Considerations for Server name validation Which name to use?
The Helo name is presumed to indicate the server organization, so it is preferred whenever it can be validated. The Reverse DNS name may indicate the server organization or the ISP organization.
If the Helo and Reverse DNS names are in the same organization, but only the Reverse DNS name verifies, the Helo name is verified implicitly. This is often the case for servers at Outlook.com, but is uncommon elsewhere.
If the Helo name and Reverse DNS names indicate different organizations, greylisting based on verified Reverse DNS means that a validation result may apply to an entire ISP. Since greylisting validation does not disable any other defenses, the risk associated with ISP-level validation seems minimal. But an implementer may do well to allow the system administrator to decide whether to accept validation based on verified Reverse DNS names or not.
What match level to use?
This document has already argued for migrating the server side from individual machine indicated by IP address to at least server domain. I suggest that using the server organization is preferable because it reduces false positives and unnecessary delays.
Server organization is defined by using the same public-suffix list (PSL) lookup used for DMARC. That list consolidates multiple domains which share a common ownership indicated by a common parent.
Similarly, after a Mail From address completes validation, a set of addresses are exempted from subsequent greylisting delays.

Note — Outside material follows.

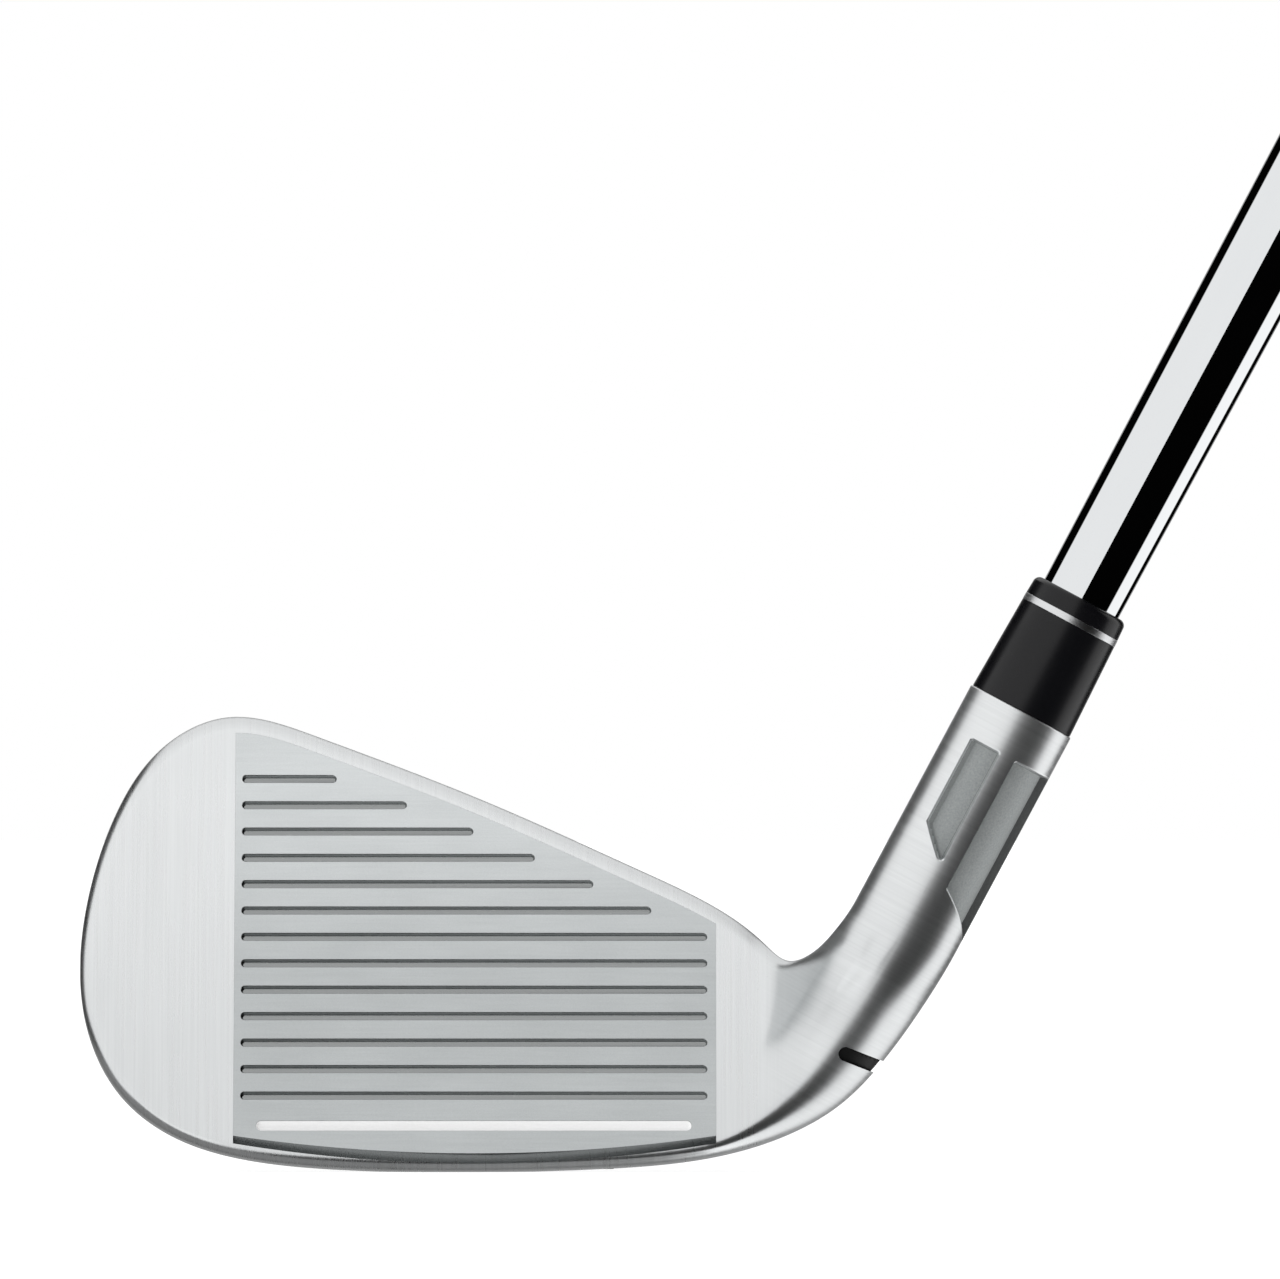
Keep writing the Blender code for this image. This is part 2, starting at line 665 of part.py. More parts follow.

The set of exempted addresses could be either the server domain or the server organization. Grouping by organization will solve the problem caused by the complex Mail From addresses used at
Salesforce.com
While I favor organization grouping for both server and Mail From addresses, the choice can be deferred to the administrators that implement greylisting.
Reporting
The greylisting feature should have enough data collection to document what message volume and which message sources were blocked because of greylisting, as well as the message volume and message sources that were deferred but later accepted after greylisting validation.